Second, I think any technology-sector rallies the rest of this year will be led by lower-priced, more speculative and more volatile stocks -- as was the case in 2004. The logic of lottery-ticket investing tells you to buy cheap tickets. They'll go up more on a percentage basis, if they do go up, and they'll cost you less on an absolute dollar basis if they crater. So lottery-ticket buying tends to concentrate on high-beta, small-capitalization stocks with easily understood and easily promoted stories. Sure, the technology stocks with reasonable fundamentals will go up in any rally, but don't expect to see Microsoft or Cisco lead the pack.

And, third, I think it makes sticking to your discipline, whether it's fundamental or lottery, absolutely essential. In a normal market, value investors buy first and then sell to growth investors, who sell to momentum investors. Forget about that pattern in a lottery-ticket market. Here, the momentum investors begin the rally and hope that growth investors will get sucked into the excitement before the upward momentum shifts.
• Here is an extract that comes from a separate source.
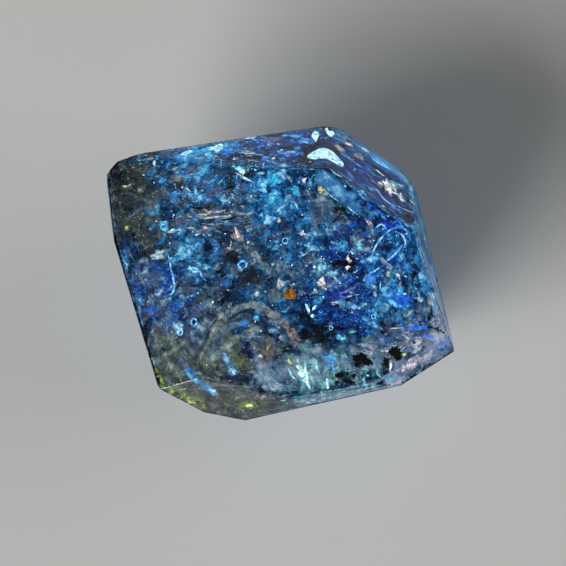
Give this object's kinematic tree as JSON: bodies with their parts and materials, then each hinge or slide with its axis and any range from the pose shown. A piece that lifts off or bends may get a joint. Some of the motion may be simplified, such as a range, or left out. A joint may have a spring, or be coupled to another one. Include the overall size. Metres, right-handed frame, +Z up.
{
  "type": "petroleum quartz crystal",
  "caption": "Stubby, clear quartz crystal grown free on all sides, lying on a flat face, full of petroleum inclusions that glow blue.",
  "frame": {"origin": "middle of the crystal's footprint box, on the surface that it lies on", "axes": "+Z up, away from the resting face; +X along the crystal's longer width; +Y away from the viewer"},
  "size_m": [0.0154, 0.0138, 0.0093],
  "materials": {
    "clear_quartz": "gloss"
  },
  "bodies": {
    "root": {"quartz_crystal": "clear_quartz"}
  },
  "joints": []
}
You don't want to be the fundamental investor who forgets those fundamentals just in time to be the last buyer. Nor do you want to be the lottery-ticket, momentum investor who forgets his discipline and convinces himself that the stocks that have been rising so fast and furiously must have solid fundamentals after all.

Take a tip in any technology rally from all those temporary rallies in airline stocks that have punctuated the long downturn in the sector -- a 9%, a 13% or even a 40% monthly gain in a lottery stock isn't a sign that the fundamental story has changed for the better. Gains like that are more often a sign that it's time to sell.

And now, of course, all we need is a thrilling, if temporary, post-Labor Day rally so that we can test all this theory.